If you have so many bugs that you need to track them, it seems to me that you have serious problems in the way you do development. Fix that first. You can start by throwing away every bug report older than a month. If it’s important, it will come back. Then distribute the bugs out to the teams. In other than a very small organization, the teams will need to work out some way to fairly route bug reports. Throwing dice works pretty well. Assign a number to each team. Throw the dice. You can round robin, too. The team can fix it whenever it’s convenient, but there should be an upper limit on that—a few days, maybe. If your stories are properly sized, that means you can finish the current story before you move to the bug fix. If you’re interrupting people, you’re doing it wrong. A bug is rarely a crisis.
It's a throwaway line, but "throwing away every bug report older than a month" hides a much more interesting take that could've been much more valuable: what is the time a bug spent in a bug tracker before it is closed? If a team has a bug tracker with bugs in it that stretch back by more than a month, then clearly those bugs have been deprioritized, and they should be moved into some kind of state indicating that; some teams call that a "Won't Fix" (and please by all that's holy include a reason for it so people can get the full history as to why that decisions was made). A team can and should set up some kind of review board or process (or discipline, it doesn't have to be all that formal, if the team is disciplined enough to follow through) for bugs in the tracker.

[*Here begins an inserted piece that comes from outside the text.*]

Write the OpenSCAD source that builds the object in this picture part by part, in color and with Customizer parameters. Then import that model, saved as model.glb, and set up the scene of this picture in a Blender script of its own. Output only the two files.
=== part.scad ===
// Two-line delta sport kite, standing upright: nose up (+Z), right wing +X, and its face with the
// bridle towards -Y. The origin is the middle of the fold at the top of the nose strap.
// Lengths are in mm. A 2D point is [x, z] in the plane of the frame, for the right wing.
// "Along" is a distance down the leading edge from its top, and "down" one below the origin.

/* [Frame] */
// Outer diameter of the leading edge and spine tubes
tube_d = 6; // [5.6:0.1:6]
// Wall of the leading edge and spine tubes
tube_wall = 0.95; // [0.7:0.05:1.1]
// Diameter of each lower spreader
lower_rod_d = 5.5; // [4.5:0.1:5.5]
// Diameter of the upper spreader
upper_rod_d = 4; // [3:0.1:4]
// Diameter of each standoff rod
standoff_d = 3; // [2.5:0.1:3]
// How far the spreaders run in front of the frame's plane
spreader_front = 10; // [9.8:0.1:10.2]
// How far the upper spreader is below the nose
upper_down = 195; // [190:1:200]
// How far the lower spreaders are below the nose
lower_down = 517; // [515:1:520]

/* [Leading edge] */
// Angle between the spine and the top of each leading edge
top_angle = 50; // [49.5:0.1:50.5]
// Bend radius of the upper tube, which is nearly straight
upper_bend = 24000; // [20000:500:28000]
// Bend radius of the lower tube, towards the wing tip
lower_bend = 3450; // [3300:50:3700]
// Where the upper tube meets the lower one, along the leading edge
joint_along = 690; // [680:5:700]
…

See, here's the thing that I think Allen has accidentally stumbled upon: The distance between the bug's discovery and it's resolution is a useful signal. If it takes your team less than a day to fix a bug, you're in a great place. If it takes your team less than a day to resolve that a bug will never be fixed, you're also in a great place, because now you won't waste time looking at it every single time you go into the bug database. If it takes you weeks, or months, to figure out what you're going to fix, however, you're in the same conceptual place as those teams that spent weeks or months gathering requirements.
Once again, "being agile" means identifying your source of feedback, and tightening up the loop of feedback-to-action.
And that has nothing to do with a bug database.